Friday’s edition of the Anchorage Daily News gave the sliver salmon fishing in the Little Susitna River a five-star rating. Mike, Margaret’s second cousin who served as our travel agent, tour guide and outfitter (and sponsor!) said, “nothing ever gets five stars.” So he set Carl, Mags and me up with inflatable kayaks, tents sleeping bags and everything else we would and wouldn’t need for a four-day trip down the river.

My fishing buddies will be happy to tell you about numerous fishing trips I’ve been on where I haven’t done any catching. I’m fine with that. If catching fish was easy it would be any fun. So spending four days on a wild river filled with salmon was all I could ask for. I admit that I fully expected to catch a fish, but I still would have been happy if I didn’t.

The trip didn’t start out very well. I broke my fly rod while trying to free my fly from a submerged log. I thought I might be able to repair it but then I lost one of the pieces overboard while trying to free myself from overhanging shrubbery. So I was resigned to fishing with a spinning rod for the rest of the trip, which in my mind immediately reduced the fishing from five to four stars.

So the quality of the fishing had declined, but later that evening after we’d set up camp on a sandbar on the inside edge of an oxbow curve the quality of the catching improved. Carl and I each caught our limits of ten to fifteen pound salmon that day, and the catching was steady from then on. This of course led to a corresponding increase in fishing quality as the trip progressed. It was so good that even Mags joined in on the fun. She caught a couple of feisty rainbow trout and lost a salmon or two.
 https://web.archive.org/web/20041227220720/http://www.smallwords.org/harris/archives/silver.jpg

We ate salmon every day and filled our cooler with fillets to take home. Then just three miles from our take out point on the river we stopped for a final snack and rest. We had all filled our limits and couldn’t legally do any more catching (well, at least not any keeping). But I wasn’t finished fishing. I found a run in the river that I thought had to hold fish. On my fifth cast I saw a red fish strike my lure.

“One of those spawned-out sockeyes just took my lure,” I said. Then the fish felt the tug of my line and I saw him roll away from me. He was huge. My reel started buzzing with the sound of line being pulled out against its will. I tightened my drag. The salmon rolled again, this time doubling my rod over to where I thought it would snap. I loosened my drag. I was using ten pound test line, and when the fish rolled a third time I saw that he was easily two or three times that weight.

By this time I realized that this wasn’t a spawned out sockeye, it was a late arriving Chinook, or King salmon.
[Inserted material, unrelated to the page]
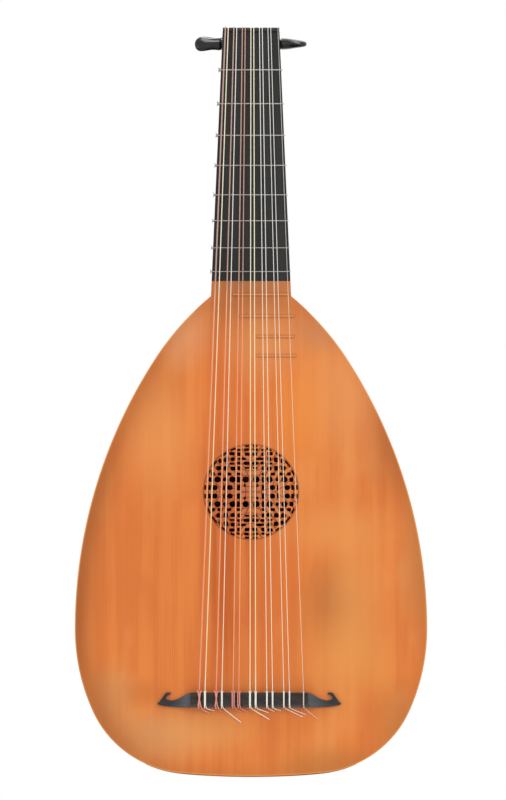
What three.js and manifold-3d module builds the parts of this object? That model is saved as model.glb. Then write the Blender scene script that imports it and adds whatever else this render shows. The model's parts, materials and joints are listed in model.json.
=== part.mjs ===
// A lute of seven courses, as the separate pieces that a lute maker glues, ties and fits together.
// Millimetres, +Z up. It hangs upright: the soundboard faces -Y, the neck points up and the bass side is -X.
// It is laid out from the lowest point of the soundboard's front face, and moved at the end, so that the
// origin lies on the flat underside of the pegbox, where the lute hangs.

import * as THREE from 'three';
import { mergeVertices } from 'three/addons/utils/BufferGeometryUtils.js';
import Module from 'manifold-3d';

const wasm = await Module();
wasm.setup();

// The outline of the body, as arcs that run into each other, from the tail up to the neck. Below the widest
// place the radii are shares of its height, and the shoulder's radius is a share of the upper side's.
const bodyLength = 436.8;
const bodyHalfWidth = 160.3;
const widestHeight = 133.9;
const upperSideTurn = THREE.MathUtils.degToRad(33.1);
const shoulderRadiusShare = 0.5565;
const lowerSideRadiusShare = 1.352;
const lowerSideTurn = THREE.MathUtils.degToRad(24.4);
const cornerRadiusShare = 0.719;
const stepsOfArc = { tail: 3, corner: 6, lowerSide: 3, upperSide: 6, shoulder: 4 };

// The bowl, whose sections are half ellipses, and its end clasp and neck block.
const ribCount = 11;
const ribThickness = 1.5;
const ribGap = 0.2;
const ribTailHalfWidth = 8;
const bowlDepthShare = 0.93;
const claspThickness = 0.8;
const claspGap = 0.3;
const claspBackReach = 34;
const claspSideReach = 96;
const neckBlockLength = 40;
const neckBlockGap = 0.3;

// The soundboard, with its rose and the bars under it.
const soundboardThickness = 1.6;
const tongueLength = 13.7;
const roseRadius = 43.2;
const roseHeight = 258.6;
const barHeightShares = [0.1, 0.29, 0.385, 0.475, 0.71, 0.83];
const barWidth = 5;
const barDepth = 14;
const barEndGap = 1;

// The strings: seven courses, all of them pairs but the highest.
const stringLength = 601;
const courseCount = 7;
const coursePitchAtBridge = 15.35;
const courseShiftAtNut = 1.2;
const courseShiftAtBridge = 1.65;
const pairGapAtNut = 2.6;
const pairGapAtBridge = 5.15;
const stringDiameters = [1.35, 0.9, 1.2, 0.8, 1.05, 1.0, 0.85, 0.85, 0.7, 0.7, 0.6, 0.6, 0.46];
const stringSides = 5;
const stringClearance = 0.3;

// The bridge, with a raised block and two thin, scrolled arms.
const bridgeFrontHeight = 76.4;
const bridgeDepth = 13.8;
const bridgeTopDepth = 10.6;
const bridgeBlockHeight = 9;
const bridgeLedgeHeight = 4.5;
const bridgeBlockHalfLength = 53;
const bridgeBlockShift = -1.6;
const bridgeArmLength = 30.5;
const bridgeArmHeight = 2.5;
const bridgeHoleHeight = 6.5;
const bridgeHoleSides = 6;
const tieGap = 0.75;

// The neck, fingerboard and nut.
const neckFootHalfWidth = 36.5;
const neckHeadHalfWidth = 25.9;
const neckHeadDepth = 22;
const nutLength = 3.8;
const nutSideInset = 0.2;
const nutEndMargin = 2.45;
const nutProud = 2.2;
const nutSeatDepth = 1.4;
const nutCornerRadius = 2.4;
const nutCornerSteps = 2;
const nutGrooveDepth = 0.7;
const grooveSides = 4;
const neckHeadBevel = 3.5;
const neckHeadDrop = 0.8;

// The frets: gut tied round the neck, then four strips of wood glued to the soundboard.
const fretScale = 590;
const firstFretDiameter = 1.0;
const lastFretDiameter = 0.6;
const fretSides = 5;
const fretGap = 0.3;

// How far the player has pushed each tied fret towards the bridge from its evenly tempered place.
const tiedFretShifts = [1.7, 1.2, 0.5, 0, 0.5, -0.7, 0.5, 0];

const fretKnotRadius = 1.3;
const bodyFretWidth = 1.8;
const bodyFretHeight = 0.9;

// The pegbox, bent back behind the nut. Its own frame runs back along +Y, with its underside at zero.
const pegboxBend = THREE.MathUtils.degToRad(84);
const pegboxLength = 195;
const pegboxFront = 7;
const pegboxSideInset = 0.5;
const pegboxCheekDrop = 7.37;
const pegboxFarHalfWidth = 18;
const pegboxNearDepth = 21;
const pegboxFarDepth = 17.5;
const cheekThickness = 5;
const pegboxBackThickness = 3;
const pegboxEndThickness = 6;
const pegboxEndOverhang = 1.2;
const pegboxFitGap = 0.3;
const pegboxSeatDepth = 1.2;
const hangReach = 45;

// The pegs: the nearest is a bass one, and bass and treble pegs take turns after it.
const bassPegCount = 7;
const firstPegReach = 27;
const lastPegStandoff = 19.2;
const firstPegDepth = 7.5;
const lastPegDepth = 7.8;
const pegTipRadius = 3.2;
const pegCollarRadius = 4.2;
const pegClearance = 0.45;
const pegTipStand = 1.5;
const pegNeckStand = 2.5;
const pegHeadLength = 24.5;
const pegHeadHalfWidth = 7.2;
const pegHeadHalfThickness = 5.2;
const pegSides = 10;
const pegHoleSides = 10;
const pegTurnsInDegrees = [12, -75, 40, 100, -20, 65, 150, 84, 95, 79, 99, 86, 92];
const tightTurn = THREE.MathUtils.degToRad(50);
const windingTurns = 1.7;
const windingSteps = 8;
const windingGap = 0.55;
const windingCheekGap = 2.9;
const windingFarReach = 2.6;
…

He made sure I understood this by leaping two or three feet out of the water a couple times. Then he would dive deep to the bottom of the stream, taking more line from my reel. I struggled to keep him within sight for the next twenty minutes, but whenever I got him close enough for Mags to net him he would make another run.

Then in a panic I handed the rod to Carl, took the net from Mags and threw my shirt off. I thought I would just swim out there and net him myself. That idea lasted about three seconds because he just swam deeper into a swift moving section of the river. All I could do then was just try to wear him out. It would be a battle of endurance. I was glad I had just ridden nearly two thousand miles on a bicycle as training for this contest.

The fish made a few more runs before he finally got tired. The first time Mags got close enough to net him he saw her coming. He fought and splashed, Mags squealed and they both ran away. That must have been the last of his energy because a minute later Mags had regained her composure enough to net him for good. She could barely lift him our to the water.

Like I said, our cooler was full of fish, and this Chinook had been out of the salt water long enough to turn a rosy pink color instead of his bright shiny silver. So I only kept him out of the water long enough to admire him some and take this picture.

https://web.archive.org/web/20041227214440/http://www.smallwords.org/harris/archives/king.jpg

I gently put the fish back in the water, rubbed his belly and pushed water past his gills to revive him. He sat there exhausted for a few seconds before disappearing back into the depths of the river. We all sat there in awe. That was the most exciting thirty minutes of the entire four-day trip. Probably the most exciting thirty minutes of fishing I had ever had. At 38 inches long, it was certainly the biggest fish I had ever caught. Just as Margaret and her father were getting up to get back in their boats, I said, “you know, I still feel like doing some more fishing.”

That is the difference between fishing and catching.